Weekly goal(s) - In the next week, I will be using DataBricks to run Apache Spark on a small dataset from the Kaggle competition. This will get me introduced to using DataBricks for keyword prediction, so that we may use it on our data.
Long-term goal(s) - Predict keywords by modifying the process of a propose method for keyword prediction in a Kaggle competition by incorporating eye-tracking. We will also predict keywords without eye-tracking and compare the two keyword sets generated.
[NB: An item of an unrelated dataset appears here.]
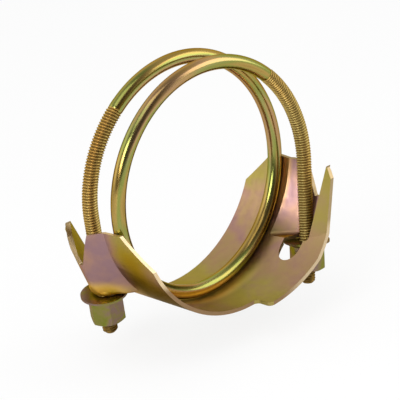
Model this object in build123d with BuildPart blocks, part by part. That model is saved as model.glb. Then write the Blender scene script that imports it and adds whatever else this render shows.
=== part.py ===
"""Double-bolt spiral hose clamp: a coiled round bar, a stamped saddle and two flange nuts.

The origin is the middle of the coil, the hose runs along Y and +Z is up. A half turn about Z
carries the clamp onto itself, so the right end (+X) is the left end (-X) turned round.
"""
from build123d import *
import math
import os

# Coiled bar (millimetres, degrees)
coil_radius = 60.0          # hose axis to the middle of the bar
coil_pitch = 20.4           # one turn along the hose
thread_pitch_round = 25.0   # the same where the thread is, as the legs spread
coil_turns = 1.5            # from one leg round to the other
bar_diameter = 7.5          # plain shank, as a rolled thread leaves it
thread_diameter = 7.94      # over the crests
thread_wrap = 44.0          # how far the thread runs up the coil past the horizontal
leg_wrap = 7.0              # how far the coil runs on below the horizontal, into the leg
seat_share = 0.7            # of the coil's radius: how far down the leg the nut's seat is
tip_reach = 7.0             # bar showing below the nut
tip_round = 1.8

# Flange nut
nut_bore_gap = 0.08         # radial, between the bore and the thread's crests
nut_flats = 16.2
nut_height = 16.4
nut_turn = 30.0             # how the flats sit about the leg
flange_diameter = 24.2
flange_rim = 1.1
flange_slope = 27.0         # of the flange's back
bore_bevel = 0.8
corner_bevel = 1.5          # height of the bevel on the free end's corners
corner_slope = 30.0

# Saddle plate
sheet = 2.0
bar_gap = 0.4               # between the bar and the trough, before the nuts are tightened
trough_half_width = 27.1
step_height = 9.7           # how far the wide part stands out where it starts
step_flare = 3.4            # and how much more beside the ear
step_place = 7.0            # from the middle of the saddle to the step
step_round = 3.0

# Groove pressed outwards for each leg, and the ear beside it
valley_place = 19.0         # along the hose
valley_rise = 9.35          # from the trough out to the valley's sharp inner corner, square to it
valley_lean = 20.6
valley_bend = 3.0           # inner faces; the outer ones are a sheet more
wall_place = 2.1            # along the hose: where the inner wall rises from the trough
fold_place = 28.1           # along the hose: where the outer wall folds into the ear
fold_drop = 2.85            # from the trough in to the ear's inner face, at its fold
fold_lean = 26.0
ear_turn = 8.0              # the ear's face stands further out towards its free edge
floor_bend = 3.0
pocket_radius = 7.0         # round end of the groove, about the leg
pocket_shift = 2.5          # its middle, from the leg towards the trough
pocket_height = 18.0
pocket_bend = 1.5
seat_gap = 0.02             # between the floor of the groove and the nut
pad_margin = 0.3            # of the flat coined for the nut, past the flange

# Slot in the groove's floor, along the seat
slot_width = 12.8
slot_outer_gap = 0.4        # beyond the bar
slot_inner_reach = 18.6     # from the bar's middle, into the trough
slot_rise = 3.5             # cut this far up the walls, past the seat

# End of the saddle seen from the side: place along the hose and depth below its axis
cut_low_depth = 25.9        # slanting corner of the trough side
cut_high_place = -10.5
cut_high_depth = 9.0
ridge_top_place = 3.0
ridge_top_depth = 9.9
wall_top_place = 9.0
wall_top_depth = 11.0
notch_depth = 29.0
notch_wall_place = 16.2     # the notch's floor runs from here
notch_ear_place = 18.4      # to here
notch_round = 1.0
ear_knee_place = 23.4
ear_knee_depth = 15.0
ear_tip_place = 28.0
ear_tip_depth = 8.8
ear_tip_round = 1.2
ear_shoulder_place = 32.6
ear_shoulder_depth = 14.8
widest_depth = 50.7

# Places that follow from the sizes
seat_down_leg = coil_radius * seat_share
groove_first = 180.0        # the groove's sections are drawn about the hose between these angles
groove_last = 238.0
groove_sections = 7
coil_runs = 6               # the plain coil is drawn in this many equal runs
bar_lap = 3.0               # of the thread's run, over the plain coil's
trough_radius = coil_radius + bar_diameter / 2 + bar_gap
valley_reach = trough_radius + valley_rise
fold_reach = trough_radius - fold_drop
step_half_width = trough_half_width + step_height
wide_half_width = step_half_width + step_flare
far = 3 * coil_radius       # beyond everything, for tools that cut right through


def on_coil(angle):
    """Point of the bar's middle line, at an angle past the left end's horizontal. The turns open
    out a little where the thread is."""
    coil_half = coil_turns * 180
    from_middle = angle - coil_half
    plain = min(max(from_middle, thread_wrap - coil_half), coil_half - thread_wrap)
    along = coil_pitch * plain + thread_pitch_round * (from_middle - plain)
    turn = math.radians(180 - angle)
    return Vector(coil_radius * math.cos(turn), -along / 360, coil_radius * math.sin(turn))


def bar_run(first, last, pitch):
    """Stretch of the coil between two angles, as a left-handed helix about the hose."""
    start = on_coil(first)
    hub = Vector(0, start.Y, 0)
    turn = Plane(origin=hub, x_dir=start - hub, z_dir=(0, -1, 0)).location
    return Edge.make_helix(pitch, pitch * (last - first) / 360, coil_radius,
                           lefthand=True).moved(turn)


thread_run = bar_run(-leg_wrap, thread_wrap + bar_lap, thread_pitch_round)
coil_end = thread_run @ 0
leg_way = -(thread_run % 0)                 # down the left leg
leg_length = seat_down_leg + nut_height + tip_reach
seat_centre = coil_end + leg_way * seat_down_leg
seat = Plane(origin=seat_centre, x_dir=(0, 1, 0), z_dir=leg_way)
fold_way = Vector(-math.cos(math.radians(fold_lean)), 0, -math.sin(math.radians(fold_lean)))
ear_face = Plane(origin=Vector(0, fold_place, 0) + fold_way * fold_reach, x_dir=(0, 1, 0),
                 z_dir=fold_way - Vector(0, math.tan(math.radians(ear_turn)), 0))
slot_outer_reach = thread_diameter / 2 + slot_outer_gap

# Bar: one round bar, coiled, with a rolled thread on each leg
with BuildPart() as clamp_rod:
    shank_angle = (coil_turns * 360 - 2 * thread_wrap) / coil_runs
    for number in range(coil_runs):
        begin = thread_wrap + number * shank_angle
        with BuildLine() as shank_line:
            add(bar_run(begin, begin + shank_angle, coil_pitch))
        with BuildSketch(Plane(origin=shank_line.line @ 0, z_dir=shank_line.line % 0)):
            Circle(bar_diameter / 2)
        sweep(path=shank_line.line, is_frenet=True, clean=False)
    with BuildPart(mode=Mode.PRIVATE) as left_thread:
        with BuildLine() as thread_line:
            add(thread_run)
            Line(coil_end, coil_end + leg_way * leg_length)
        with BuildSketch(Plane(origin=coil_end + leg_way * leg_length, z_dir=leg_way)):
            Circle(thread_diameter / 2)
        sweep(path=thread_line.wires()[0], is_frenet=True)
        fillet(left_thread.faces().sort_by(Axis(coil_end, leg_way))[-1:].edges(), tip_round)
    add(left_thread.part, clean=False)
    add(left_thread.part.rotate(Axis.Z, 180), clean=False)
clamp_rod.part.label = "clamp_rod"


def groove_section(angle, grow):
    """Groove cut square to the coil at an angle about the hose: two walls that meet in the valley,
    carried down into the trough."""
    turn = math.radians(angle)
    square = Plane(origin=(0, 0, 0), x_dir=(0, 1, 0), z_dir=(math.sin(turn), 0, -math.cos(turn)))
    valley = valley_reach / math.cos(turn - math.radians(180 + valley_lean))
    fold = fold_reach / math.cos(turn - math.radians(180 + fold_lean))
    base = trough_radius / 2
    wall_run = (valley_place - wall_place) / (valley - trough_radius)
    ear_run = (fold_place - valley_place) / (valley - fold)
    with BuildSketch(square) as section:
        with BuildLine():
            Polyline((valley_place - wall_run * (valley - base), base), (valley_place, valley),
                     (valley_place + ear_run * (valley - base), base), close=True)
        make_face()
        if grow:
            offset(amount=grow, kind=Kind.INTERSECTION)
        fillet(vertices().sort_by(Axis.Y)[-1:], valley_bend + grow)
    return section.sketch


def saddle_form(grow):
    """Body that the saddle is bent and pressed over, grown outwards: the trough's cylinder with a
    flat for the ear, the groove down to its floor, and the pocket at the groove's end."""
    floor = Plane(origin=seat.origin - leg_way * (sheet - grow + seat_gap),
                  x_dir=seat.x_dir, z_dir=-leg_way)
    with BuildPart() as groove:
        step = (groove_last - groove_first) / (groove_sections - 1)
        for number in range(groove_sections):
            add(groove_section(groove_first + number * step, grow))
        loft()
        split(bisect_by=floor, keep=Keep.TOP)
        rim = groove.faces().sort_by(Axis(floor.origin, floor.z_dir))[0].edges()
        fillet(rim.filter_by(GeomType.LINE, reverse=True), floor_bend + grow)
    with BuildPart() as pocket:
        with BuildSketch(floor):
            with Locations((0, -pocket_shift)):
                Circle(pocket_radius + grow)
        extrude(amount=pocket_height)
        fillet(pocket.faces().sort_by(Axis(floor.origin, floor.z_dir))[0].edges(), pocket_bend + grow)
    with BuildPart() as form:
        with BuildSketch(Plane.XZ):
            Circle(trough_radius + grow)
        extrude(amount=far / 2, both=True)
        with BuildSketch(ear_face.offset(grow)):
            with Locations((valley_place - fold_place + far / 2, 0)):
                Rectangle(far, far)
        extrude(amount=far, mode=Mode.SUBTRACT)
        add(groove.part)
        add(pocket.part)
    return form.part


# Saddle: one plate bent to the coil, with a groove and a slot for each leg
with BuildPart() as saddle_plate:
    add(saddle_form(sheet))
    add(saddle_form(0), mode=Mode.SUBTRACT)
    with BuildSketch(seat.offset(-seat_gap)):
        Circle(flange_diameter / 2 + pad_margin)
    extrude(amount=seat_down_leg, mode=Mode.SUBTRACT)
    with BuildSketch(Plane.YZ):
        with BuildLine():
            Polyline((-trough_half_width, -far), (-trough_half_width, -cut_low_depth),
                     (cut_high_place, -cut_high_depth), (ridge_top_place, -ridge_top_depth),
                     (wall_top_place, -wall_top_depth), (notch_wall_place, -notch_depth),
                     (notch_ear_place, -notch_depth), (ear_knee_place, -ear_knee_depth),
                     (ear_tip_place, -ear_tip_depth), (ear_shoulder_place, -ear_shoulder_depth),
                     (wide_half_width, -widest_depth), (wide_half_width, -far), close=True)
        make_face()
        fillet(vertices().filter_by_position(Axis.Y, -notch_depth, -notch_depth), notch_round)
        fillet(vertices().filter_by_position(Axis.X, ear_tip_place, ear_tip_place), ear_tip_round)
    extrude(amount=-far, mode=Mode.INTERSECT)
    with BuildSketch(Plane.XY):
        with BuildLine():
            Polyline((0, -trough_half_width), (0, trough_half_width), (-step_place, trough_half_width),
                     (-step_place, step_half_width), (-coil_radius * 0.7, wide_half_width),
                     (-far, wide_half_width), (-far, -trough_half_width), close=True)
        make_face()
        fillet(vertices().filter_by_position(Axis.X, -step_place, -step_place), step_round)
    extrude(amount=-far, mode=Mode.INTERSECT)
    slot_middle = (slot_inner_reach - slot_outer_reach) / 2
    with BuildSketch(seat.offset(-slot_rise)):
        with Locations((0, slot_middle)):
            SlotOverall(slot_inner_reach + slot_outer_reach, slot_width, rotation=90)
    extrude(amount=trough_radius / 3, mode=Mode.SUBTRACT)
    add(saddle_plate.part.rotate(Axis.Z, 180))
saddle_plate.part.label = "saddle_plate"

# Flange nut: hexagon and flange in one, the flange against the saddle
nut_side = Plane(origin=seat.origin, x_dir=seat.x_dir, z_dir=seat.x_dir.cross(seat.z_dir))
with BuildPart() as left_flange_nut:
    with BuildSketch(seat):
        RegularPolygon(nut_flats / 2, 6, major_radius=False, rotation=nut_turn)
    extrude(amount=nut_height)
    with BuildSketch(nut_side):
        with BuildLine():
            corner = nut_flats / 2 / math.cos(math.radians(30))
            bevel_in = corner - corner_bevel / math.tan(math.radians(corner_slope))
            Polyline((0, 0), (corner, 0), (corner, nut_height - corner_bevel),
                     (bevel_in, nut_height), (0, nut_height), close=True)
        make_face()
    revolve(axis=Axis(seat.origin, seat.z_dir), mode=Mode.INTERSECT)
    with BuildSketch(nut_side):
        with BuildLine():
            flange = flange_diameter / 2
            cone_foot = nut_flats / 2 - corner_bevel
            cone_height = flange_rim + (flange - cone_foot) * math.tan(math.radians(flange_slope))
            Polyline((0, 0), (flange, 0), (flange, flange_rim), (cone_foot, cone_height),
                     (0, cone_height), close=True)
        make_face()
    revolve(axis=Axis(seat.origin, seat.z_dir))
    with BuildSketch(seat):
        Circle(thread_diameter / 2 + nut_bore_gap)
    extrude(amount=nut_height, mode=Mode.SUBTRACT)
    chamfer(left_flange_nut.edges().filter_by(GeomType.CIRCLE).filter_by(
        lambda edge: edge.radius < thread_diameter), bore_bevel)
left_flange_nut.part.label = "left_flange_nut"

right_flange_nut = left_flange_nut.part.rotate(Axis.Z, 180)
right_flange_nut.label = "right_flange_nut"

os.makedirs("parts", exist_ok=True)
export_step(clamp_rod.part, "parts/clamp_rod.step")
export_step(saddle_plate.part, "parts/saddle_plate.step")
export_step(left_flange_nut.part, "parts/left_flange_nut.step")
export_step(right_flange_nut, "parts/right_flange_nut.step")
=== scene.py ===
"""Looks for the spiral hose clamp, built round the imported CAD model. Lengths are in metres."""
import math

import bpy
import numpy as np
from mathutils import Matrix, Vector


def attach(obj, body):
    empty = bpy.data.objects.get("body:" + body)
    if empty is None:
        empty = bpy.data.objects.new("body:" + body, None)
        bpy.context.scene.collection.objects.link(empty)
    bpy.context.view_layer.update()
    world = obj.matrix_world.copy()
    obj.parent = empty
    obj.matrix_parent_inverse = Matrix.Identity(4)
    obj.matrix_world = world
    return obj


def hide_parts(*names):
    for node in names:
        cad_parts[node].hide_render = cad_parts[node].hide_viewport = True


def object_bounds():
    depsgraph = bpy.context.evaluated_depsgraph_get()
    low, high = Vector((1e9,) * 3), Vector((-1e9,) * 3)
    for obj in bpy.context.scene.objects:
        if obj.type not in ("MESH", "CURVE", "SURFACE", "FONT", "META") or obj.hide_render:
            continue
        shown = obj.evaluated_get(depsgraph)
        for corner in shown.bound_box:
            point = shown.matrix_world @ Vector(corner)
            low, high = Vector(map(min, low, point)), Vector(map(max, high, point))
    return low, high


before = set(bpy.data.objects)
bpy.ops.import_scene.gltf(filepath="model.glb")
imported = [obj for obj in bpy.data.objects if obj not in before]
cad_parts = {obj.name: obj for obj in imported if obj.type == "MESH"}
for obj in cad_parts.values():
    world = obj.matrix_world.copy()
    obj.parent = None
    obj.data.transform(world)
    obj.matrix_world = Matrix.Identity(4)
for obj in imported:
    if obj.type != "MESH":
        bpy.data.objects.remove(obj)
cad_low, cad_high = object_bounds()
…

These keywords inform our tags, so determining them will tell us which pieces of code and/or text in a StackOverflow document are pertinent to tag selection.

Outcome(s)

QUEST poster presentation completed
Checked over Alyssa's keywords and added my own
Ran pre-processing script on collected data

Week 27: 3/29/17 - 4/5/2017

Work Accomplished:
This week, I finished the list of Keyword AOIs from the 9 tasks in our Stack Overflow study. I sent them to Jenna to check, but I found it easier to do a manual analysis than waiting for the data to export. I also presented 'Improving Stack Overflow Tag Prediction', the first half of our study, at Youngstown State University's QUEST, a forum for undergraduate and graduate research. Jenna and I presented a poster. We are also using Databricks, a virtual analytics platform, to run Apache Spark. I uploaded the train data from the Kaggle competition as a cluster and I'm going to run a bigger file (also part of the Kaggle Competition) to see how the two compare against one another. We are then going to take our participant fixation data and run it in the online forum.

Weekly Goal: Get Alex scheduled to participate in the study.

Future Goal: Start writing the abstract for the second half of our study to be submitted. Finish the data analysis.